What you have to do: Reproduce all entries precisely, down to the last character.

── Exercise material

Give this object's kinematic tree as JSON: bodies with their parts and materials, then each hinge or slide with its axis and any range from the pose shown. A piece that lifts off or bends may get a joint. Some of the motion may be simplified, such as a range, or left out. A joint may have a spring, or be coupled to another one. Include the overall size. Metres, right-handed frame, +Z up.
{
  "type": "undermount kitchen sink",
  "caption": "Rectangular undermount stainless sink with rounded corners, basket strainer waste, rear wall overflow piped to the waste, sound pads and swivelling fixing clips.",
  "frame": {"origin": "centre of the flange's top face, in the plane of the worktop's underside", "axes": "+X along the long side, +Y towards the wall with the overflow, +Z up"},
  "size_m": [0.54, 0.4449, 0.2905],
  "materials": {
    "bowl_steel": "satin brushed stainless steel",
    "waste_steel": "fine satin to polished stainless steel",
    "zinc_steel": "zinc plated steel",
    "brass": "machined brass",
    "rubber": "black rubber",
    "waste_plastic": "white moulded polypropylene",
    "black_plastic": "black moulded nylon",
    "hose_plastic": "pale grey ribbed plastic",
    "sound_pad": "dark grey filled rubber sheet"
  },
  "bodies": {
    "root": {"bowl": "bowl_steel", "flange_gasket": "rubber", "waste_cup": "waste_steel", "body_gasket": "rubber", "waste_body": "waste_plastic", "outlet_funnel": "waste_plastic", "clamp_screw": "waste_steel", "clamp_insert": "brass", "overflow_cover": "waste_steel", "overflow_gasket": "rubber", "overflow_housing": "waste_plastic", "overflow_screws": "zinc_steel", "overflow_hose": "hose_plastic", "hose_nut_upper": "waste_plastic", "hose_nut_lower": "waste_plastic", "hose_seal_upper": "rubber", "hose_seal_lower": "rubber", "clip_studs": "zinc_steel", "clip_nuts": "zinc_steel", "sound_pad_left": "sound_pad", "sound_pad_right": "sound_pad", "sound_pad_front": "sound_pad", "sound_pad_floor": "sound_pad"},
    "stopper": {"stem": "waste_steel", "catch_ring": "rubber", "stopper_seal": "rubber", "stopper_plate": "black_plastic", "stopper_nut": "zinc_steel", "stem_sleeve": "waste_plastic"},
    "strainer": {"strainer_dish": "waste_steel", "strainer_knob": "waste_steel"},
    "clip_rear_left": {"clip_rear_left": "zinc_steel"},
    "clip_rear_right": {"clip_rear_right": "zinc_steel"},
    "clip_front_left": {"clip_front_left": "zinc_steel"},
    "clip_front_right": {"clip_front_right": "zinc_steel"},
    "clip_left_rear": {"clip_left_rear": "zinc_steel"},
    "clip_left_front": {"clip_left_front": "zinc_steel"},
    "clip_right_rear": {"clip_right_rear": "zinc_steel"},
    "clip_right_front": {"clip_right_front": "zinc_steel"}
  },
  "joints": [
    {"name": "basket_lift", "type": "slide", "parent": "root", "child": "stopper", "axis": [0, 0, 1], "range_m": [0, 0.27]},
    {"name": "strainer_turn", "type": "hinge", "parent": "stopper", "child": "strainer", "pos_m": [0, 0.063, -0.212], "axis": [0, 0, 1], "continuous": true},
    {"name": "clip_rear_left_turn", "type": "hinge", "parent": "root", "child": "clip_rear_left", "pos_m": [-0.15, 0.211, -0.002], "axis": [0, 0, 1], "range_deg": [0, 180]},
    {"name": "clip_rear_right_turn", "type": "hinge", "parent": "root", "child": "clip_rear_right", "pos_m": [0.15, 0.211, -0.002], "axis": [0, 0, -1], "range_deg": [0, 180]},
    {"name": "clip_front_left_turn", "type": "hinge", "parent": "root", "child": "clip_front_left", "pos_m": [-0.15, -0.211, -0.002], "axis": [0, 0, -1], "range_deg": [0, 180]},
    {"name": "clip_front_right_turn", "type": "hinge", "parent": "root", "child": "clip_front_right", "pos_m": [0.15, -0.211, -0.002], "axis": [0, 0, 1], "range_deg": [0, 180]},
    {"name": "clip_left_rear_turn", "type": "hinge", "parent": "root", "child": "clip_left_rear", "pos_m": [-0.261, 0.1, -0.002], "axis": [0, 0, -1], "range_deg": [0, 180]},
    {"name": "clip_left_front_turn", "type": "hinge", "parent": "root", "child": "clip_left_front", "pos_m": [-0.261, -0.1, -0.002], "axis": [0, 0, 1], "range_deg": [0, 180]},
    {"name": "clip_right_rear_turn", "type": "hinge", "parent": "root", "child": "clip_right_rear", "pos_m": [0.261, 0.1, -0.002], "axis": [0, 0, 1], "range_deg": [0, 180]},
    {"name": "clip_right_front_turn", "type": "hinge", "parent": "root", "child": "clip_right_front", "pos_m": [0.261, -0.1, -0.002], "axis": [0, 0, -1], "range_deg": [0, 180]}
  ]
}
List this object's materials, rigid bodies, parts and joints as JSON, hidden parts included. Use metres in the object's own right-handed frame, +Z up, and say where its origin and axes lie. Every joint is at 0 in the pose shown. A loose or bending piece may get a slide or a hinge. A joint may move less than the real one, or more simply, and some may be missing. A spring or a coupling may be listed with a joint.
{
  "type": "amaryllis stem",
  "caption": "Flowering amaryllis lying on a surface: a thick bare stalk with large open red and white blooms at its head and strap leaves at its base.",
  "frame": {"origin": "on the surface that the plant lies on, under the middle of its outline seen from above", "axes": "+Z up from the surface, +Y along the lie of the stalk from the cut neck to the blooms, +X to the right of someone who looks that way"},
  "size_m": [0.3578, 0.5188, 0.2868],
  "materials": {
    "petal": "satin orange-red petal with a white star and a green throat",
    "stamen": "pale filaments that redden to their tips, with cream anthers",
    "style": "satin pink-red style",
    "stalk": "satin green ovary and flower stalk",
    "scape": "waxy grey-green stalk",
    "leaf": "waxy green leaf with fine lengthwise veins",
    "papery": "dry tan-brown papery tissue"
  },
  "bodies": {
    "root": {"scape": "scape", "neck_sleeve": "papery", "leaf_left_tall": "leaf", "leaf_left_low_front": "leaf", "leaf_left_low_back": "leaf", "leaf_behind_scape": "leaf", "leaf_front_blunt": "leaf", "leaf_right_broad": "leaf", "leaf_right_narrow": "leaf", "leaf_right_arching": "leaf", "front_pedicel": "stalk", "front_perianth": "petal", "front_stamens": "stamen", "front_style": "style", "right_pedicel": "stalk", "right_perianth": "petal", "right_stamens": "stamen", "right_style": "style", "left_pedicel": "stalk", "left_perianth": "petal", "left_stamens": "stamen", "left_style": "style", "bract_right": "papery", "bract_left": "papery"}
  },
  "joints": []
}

────

Written answer:
Give this object's kinematic tree as JSON: bodies with their parts and materials, then each hinge or slide with its axis and any range from the pose shown. A piece that lifts off or bends may get a joint. Some of the motion may be simplified, such as a range, or left out. A joint may have a spring, or be coupled to another one. Include the overall size. Metres, right-handed frame, +Z up.
{
  "type": "undermount kitchen sink",
  "caption": "Rectangular undermount stainless sink with rounded corners, basket strainer waste, rear wall overflow piped to the waste, sound pads and swivelling fixing clips.",
  "frame": {"origin": "centre of the flange's top face, in the plane of the worktop's underside", "axes": "+X along the long side, +Y towards the wall with the overflow, +Z up"},
  "size_m": [0.54, 0.4449, 0.2905],
  "materials": {
    "bowl_steel": "satin brushed stainless steel",
    "waste_steel": "fine satin to polished stainless steel",
    "zinc_steel": "zinc plated steel",
    "brass": "machined brass",
    "rubber": "black rubber",
    "waste_plastic": "white moulded polypropylene",
    "black_plastic": "black moulded nylon",
    "hose_plastic": "pale grey ribbed plastic",
    "sound_pad": "dark grey filled rubber sheet"
  },
  "bodies": {
    "root": {"bowl": "bowl_steel", "flange_gasket": "rubber", "waste_cup": "waste_steel", "body_gasket": "rubber", "waste_body": "waste_plastic", "outlet_funnel": "waste_plastic", "clamp_screw": "waste_steel", "clamp_insert": "brass", "overflow_cover": "waste_steel", "overflow_gasket": "rubber", "overflow_housing": "waste_plastic", "overflow_screws": "zinc_steel", "overflow_hose": "hose_plastic", "hose_nut_upper": "waste_plastic", "hose_nut_lower": "waste_plastic", "hose_seal_upper": "rubber", "hose_seal_lower": "rubber", "clip_studs": "zinc_steel", "clip_nuts": "zinc_steel", "sound_pad_left": "sound_pad", "sound_pad_right": "sound_pad", "sound_pad_front": "sound_pad", "sound_pad_floor": "sound_pad"},
    "stopper": {"stem": "waste_steel", "catch_ring": "rubber", "stopper_seal": "rubber", "stopper_plate": "black_plastic", "stopper_nut": "zinc_steel", "stem_sleeve": "waste_plastic"},
    "strainer": {"strainer_dish": "waste_steel", "strainer_knob": "waste_steel"},
    "clip_rear_left": {"clip_rear_left": "zinc_steel"},
    "clip_rear_right": {"clip_rear_right": "zinc_steel"},
    "clip_front_left": {"clip_front_left": "zinc_steel"},
    "clip_front_right": {"clip_front_right": "zinc_steel"},
    "clip_left_rear": {"clip_left_rear": "zinc_steel"},
    "clip_left_front": {"clip_left_front": "zinc_steel"},
    "clip_right_rear": {"clip_right_rear": "zinc_steel"},
    "clip_right_front": {"clip_right_front": "zinc_steel"}
  },
  "joints": [
    {"name": "basket_lift", "type": "slide", "parent": "root", "child": "stopper", "axis": [0, 0, 1], "range_m": [0, 0.27]},
    {"name": "strainer_turn", "type": "hinge", "parent": "stopper", "child": "strainer", "pos_m": [0, 0.063, -0.212], "axis": [0, 0, 1], "continuous": true},
    {"name": "clip_rear_left_turn", "type": "hinge", "parent": "root", "child": "clip_rear_left", "pos_m": [-0.15, 0.211, -0.002], "axis": [0, 0, 1], "range_deg": [0, 180]},
    {"name": "clip_rear_right_turn", "type": "hinge", "parent": "root", "child": "clip_rear_right", "pos_m": [0.15, 0.211, -0.002], "axis": [0, 0, -1], "range_deg": [0, 180]},
    {"name": "clip_front_left_turn", "type": "hinge", "parent": "root", "child": "clip_front_left", "pos_m": [-0.15, -0.211, -0.002], "axis": [0, 0, -1], "range_deg": [0, 180]},
    {"name": "clip_front_right_turn", "type": "hinge", "parent": "root", "child": "clip_front_right", "pos_m": [0.15, -0.211, -0.002], "axis": [0, 0, 1], "range_deg": [0, 180]},
    {"name": "clip_left_rear_turn", "type": "hinge", "parent": "root", "child": "clip_left_rear", "pos_m": [-0.261, 0.1, -0.002], "axis": [0, 0, -1], "range_deg": [0, 180]},
    {"name": "clip_left_front_turn", "type": "hinge", "parent": "root", "child": "clip_left_front", "pos_m": [-0.261, -0.1, -0.002], "axis": [0, 0, 1], "range_deg": [0, 180]},
    {"name": "clip_right_rear_turn", "type": "hinge", "parent": "root", "child": "clip_right_rear", "pos_m": [0.261, 0.1, -0.002], "axis": [0, 0, 1], "range_deg": [0, 180]},
    {"name": "clip_right_front_turn", "type": "hinge", "parent": "root", "child": "clip_right_front", "pos_m": [0.261, -0.1, -0.002], "axis": [0, 0, -1], "range_deg": [0, 180]}
  ]
}
List this object's materials, rigid bodies, parts and joints as JSON, hidden parts included. Use metres in the object's own right-handed frame, +Z up, and say where its origin and axes lie. Every joint is at 0 in the pose shown. A loose or bending piece may get a slide or a hinge. A joint may move less than the real one, or more simply, and some may be missing. A spring or a coupling may be listed with a joint.
{
  "type": "amaryllis stem",
  "caption": "Flowering amaryllis lying on a surface: a thick bare stalk with large open red and white blooms at its head and strap leaves at its base.",
  "frame": {"origin": "on the surface that the plant lies on, under the middle of its outline seen from above", "axes": "+Z up from the surface, +Y along the lie of the stalk from the cut neck to the blooms, +X to the right of someone who looks that way"},
  "size_m": [0.3578, 0.5188, 0.2868],
  "materials": {
    "petal": "satin orange-red petal with a white star and a green throat",
    "stamen": "pale filaments that redden to their tips, with cream anthers",
    "style": "satin pink-red style",
    "stalk": "satin green ovary and flower stalk",
    "scape": "waxy grey-green stalk",
    "leaf": "waxy green leaf with fine lengthwise veins",
    "papery": "dry tan-brown papery tissue"
  },
  "bodies": {
    "root": {"scape": "scape", "neck_sleeve": "papery", "leaf_left_tall": "leaf", "leaf_left_low_front": "leaf", "leaf_left_low_back": "leaf", "leaf_behind_scape": "leaf", "leaf_front_blunt": "leaf", "leaf_right_broad": "leaf", "leaf_right_narrow": "leaf", "leaf_right_arching": "leaf", "front_pedicel": "stalk", "front_perianth": "petal", "front_stamens": "stamen", "front_style": "style", "right_pedicel": "stalk", "right_perianth": "petal", "right_stamens": "stamen", "right_style": "style", "left_pedicel": "stalk", "left_perianth": "petal", "left_stamens": "stamen", "left_style": "style", "bract_right": "papery", "bract_left": "papery"}
  },
  "joints": []
}